Data provided:
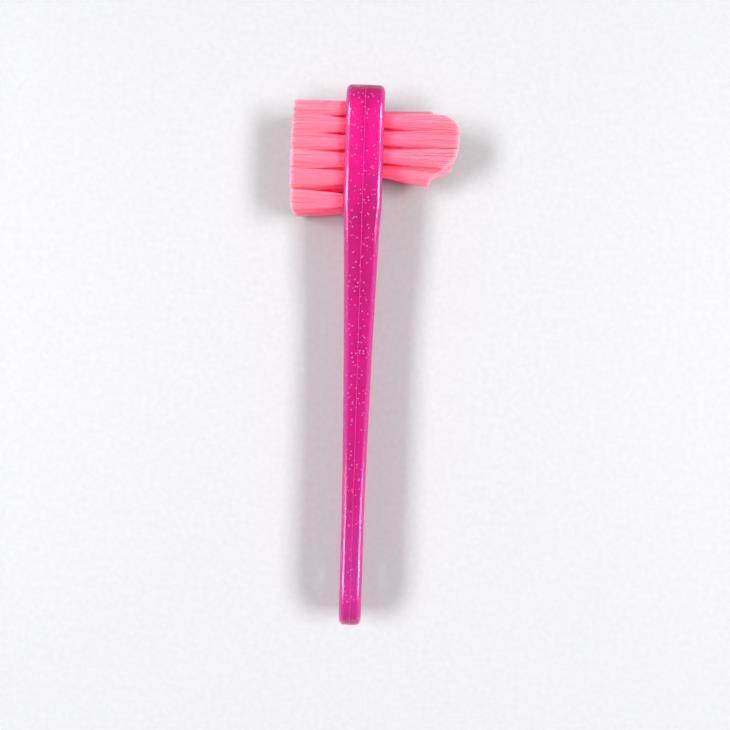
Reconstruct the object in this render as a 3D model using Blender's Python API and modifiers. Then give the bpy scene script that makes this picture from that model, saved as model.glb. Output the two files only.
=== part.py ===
# Two-sided retainer cleaning brush, lying on its narrow edge as it was photographed.
# A one-piece moulded handle carries two fields of bristles, back to back on its head. Each
# tuft is a bundle folded over a flat metal anchor, which is driven into a blind hole.
# Metres, +Z up. X is the direction of the bristles: the flat-trimmed field points to -X
# and the pointed field to +X. Y runs along the handle, with the head at +Y.
# The origin is under the middle of the whole brush, on the plane that it rests on.

import math

import bmesh
import bpy
from mathutils import Matrix, Vector

PART_NAME = "retainer_cleaning_brush"
CUTTER_NAME = "cutters"

# Tufts: the same holes, pitch and anchors on both faces of the head
TUFT_PITCH = 0.0032
FLAT_FROM_END = 0.00455  # first row to the head's end
LAST_ROW_EXTRA = 0.0010  # the last flat row stands off by this much more than the pitch
POINTED_FROM_END = 0.0052
LAST_TUFT_EXTRA = 0.0004  # and so does the last pointed tuft
TUFT_HOLE_RADIUS = 0.00125
TUFT_HOLE_DEPTH = 0.0031
HOLE_WEB = 0.0008  # plastic left between two holes that lie back to back
TUFT_CLEARANCE = 0.0001
ROOT_PROUD = 0.0001  # how far the packed root stands out of its hole
ROOT_MARGIN = 0.00004  # rim of the packed root outside its strands
FOLD_THICKNESS = 0.0004  # the folded strands under the anchor
TIP_GAP = 0.00008  # half of the gap left between the tips of two neighbours
TRIM_RAGGED = 0.00016

# Heights of the two trims above the head's faces
FLAT_HEIGHT = 0.00955
POINTED_HEIGHT = 0.0139

# Anchor: a strip of flat wire that bites into the wall on both sides of its hole
ANCHOR_HEIGHT = 0.0014
ANCHOR_THICKNESS = 0.00028
ANCHOR_BITE = 0.00025
ANCHOR_CLEARANCE = 0.00005
ANCHOR_TURN = math.radians(30)  # keeps the cuts of two neighbours off one line

# Handle, seen on its broad face
HANDLE_LENGTH = 0.1000
HEAD_SIDE_MARGIN = 0.0033  # outer column of holes to the head's edge
HEAD_CORNER_RADIUS = 0.0045
HEAD_SIDE_LENGTH = 0.0300  # stretch with the head's full width, from the head's end
NECK_WIDTH = 0.0113
NECK_FROM_END = 0.0420
TAIL_WIDTH = 0.0125

# Handle, seen on its narrow edge
HEAD_PAD_MARGIN = 0.0014  # last flat-field row to the start of the taper
NAPE_THICKNESS = 0.0066
NAPE_FROM_END = 0.0255
SHOULDER_THICKNESS = 0.0059
SHOULDER_FROM_END = 0.0360
GRIP_THICKNESS = 0.00487
GRIP_FROM_END = 0.0560
TAIL_THICKNESS = 0.00405
TAIL_PAD_LENGTH = 0.0170
EDGE_FILLET = 0.00095

# Hang hole through the tail
HANG_HOLE_DIAMETER = 0.0050
HANG_HOLE_FROM_TAIL = 0.0074
HANG_HOLE_RIM = 0.0005

CUT_OVERRUN = 0.0010
MERGE_DISTANCE = 0.000001

# Counts
TAIL_ARC_STEPS = 9
HEAD_ARC_STEPS = 6
TAPER_STEPS = 15
FILLET_SEGMENTS = 3
HOLE_SIDES = 14
ROOT_SIDES = 12
STRAND_SIDES = 4
RIM_STEPS = 3
HANG_HOLE_STEPS = 28
TRIM_PASSES = 4  # a strand's length and its place under the trim settle in these
STRAND_RINGS = (4, 10)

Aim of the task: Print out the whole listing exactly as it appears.

Task answer:
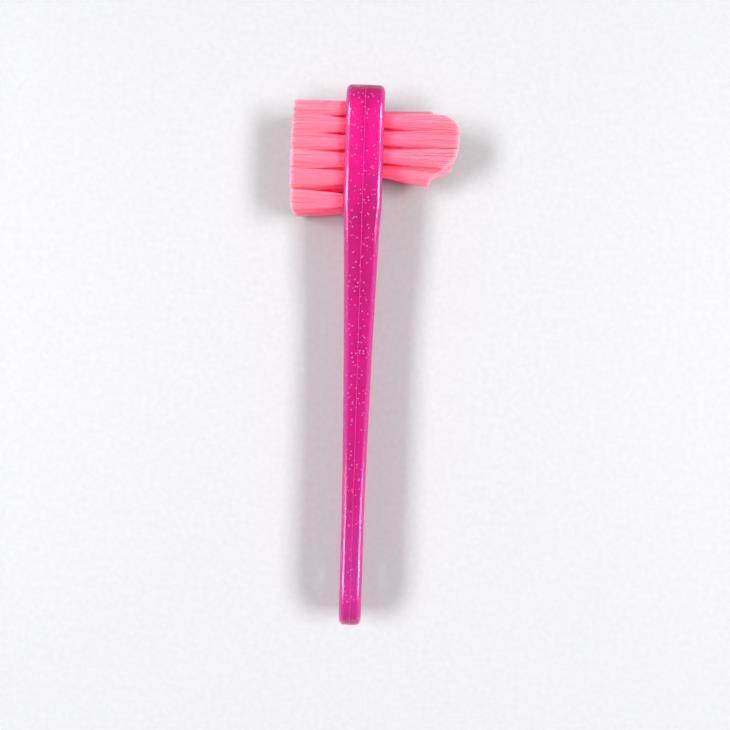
Reconstruct the object in this render as a 3D model using Blender's Python API and modifiers. Then give the bpy scene script that makes this picture from that model, saved as model.glb. Output the two files only.
=== part.py ===
# Two-sided retainer cleaning brush, lying on its narrow edge as it was photographed.
# A one-piece moulded handle carries two fields of bristles, back to back on its head. Each
# tuft is a bundle folded over a flat metal anchor, which is driven into a blind hole.
# Metres, +Z up. X is the direction of the bristles: the flat-trimmed field points to -X
# and the pointed field to +X. Y runs along the handle, with the head at +Y.
# The origin is under the middle of the whole brush, on the plane that it rests on.

import math

import bmesh
import bpy
from mathutils import Matrix, Vector

PART_NAME = "retainer_cleaning_brush"
CUTTER_NAME = "cutters"

# Tufts: the same holes, pitch and anchors on both faces of the head
TUFT_PITCH = 0.0032
FLAT_FROM_END = 0.00455  # first row to the head's end
LAST_ROW_EXTRA = 0.0010  # the last flat row stands off by this much more than the pitch
POINTED_FROM_END = 0.0052
LAST_TUFT_EXTRA = 0.0004  # and so does the last pointed tuft
TUFT_HOLE_RADIUS = 0.00125
TUFT_HOLE_DEPTH = 0.0031
HOLE_WEB = 0.0008  # plastic left between two holes that lie back to back
TUFT_CLEARANCE = 0.0001
ROOT_PROUD = 0.0001  # how far the packed root stands out of its hole
ROOT_MARGIN = 0.00004  # rim of the packed root outside its strands
FOLD_THICKNESS = 0.0004  # the folded strands under the anchor
TIP_GAP = 0.00008  # half of the gap left between the tips of two neighbours
TRIM_RAGGED = 0.00016

# Heights of the two trims above the head's faces
FLAT_HEIGHT = 0.00955
POINTED_HEIGHT = 0.0139

# Anchor: a strip of flat wire that bites into the wall on both sides of its hole
ANCHOR_HEIGHT = 0.0014
ANCHOR_THICKNESS = 0.00028
ANCHOR_BITE = 0.00025
ANCHOR_CLEARANCE = 0.00005
ANCHOR_TURN = math.radians(30)  # keeps the cuts of two neighbours off one line

# Handle, seen on its broad face
HANDLE_LENGTH = 0.1000
HEAD_SIDE_MARGIN = 0.0033  # outer column of holes to the head's edge
HEAD_CORNER_RADIUS = 0.0045
HEAD_SIDE_LENGTH = 0.0300  # stretch with the head's full width, from the head's end
NECK_WIDTH = 0.0113
NECK_FROM_END = 0.0420
TAIL_WIDTH = 0.0125

# Handle, seen on its narrow edge
HEAD_PAD_MARGIN = 0.0014  # last flat-field row to the start of the taper
NAPE_THICKNESS = 0.0066
NAPE_FROM_END = 0.0255
SHOULDER_THICKNESS = 0.0059
SHOULDER_FROM_END = 0.0360
GRIP_THICKNESS = 0.00487
GRIP_FROM_END = 0.0560
TAIL_THICKNESS = 0.00405
TAIL_PAD_LENGTH = 0.0170
EDGE_FILLET = 0.00095

# Hang hole through the tail
HANG_HOLE_DIAMETER = 0.0050
HANG_HOLE_FROM_TAIL = 0.0074
HANG_HOLE_RIM = 0.0005

CUT_OVERRUN = 0.0010
MERGE_DISTANCE = 0.000001

# Counts
TAIL_ARC_STEPS = 9
HEAD_ARC_STEPS = 6
TAPER_STEPS = 15
FILLET_SEGMENTS = 3
HOLE_SIDES = 14
ROOT_SIDES = 12
STRAND_SIDES = 4
RIM_STEPS = 3
HANG_HOLE_STEPS = 28
TRIM_PASSES = 4  # a strand's length and its place under the trim settle in these
STRAND_RINGS = (4, 10)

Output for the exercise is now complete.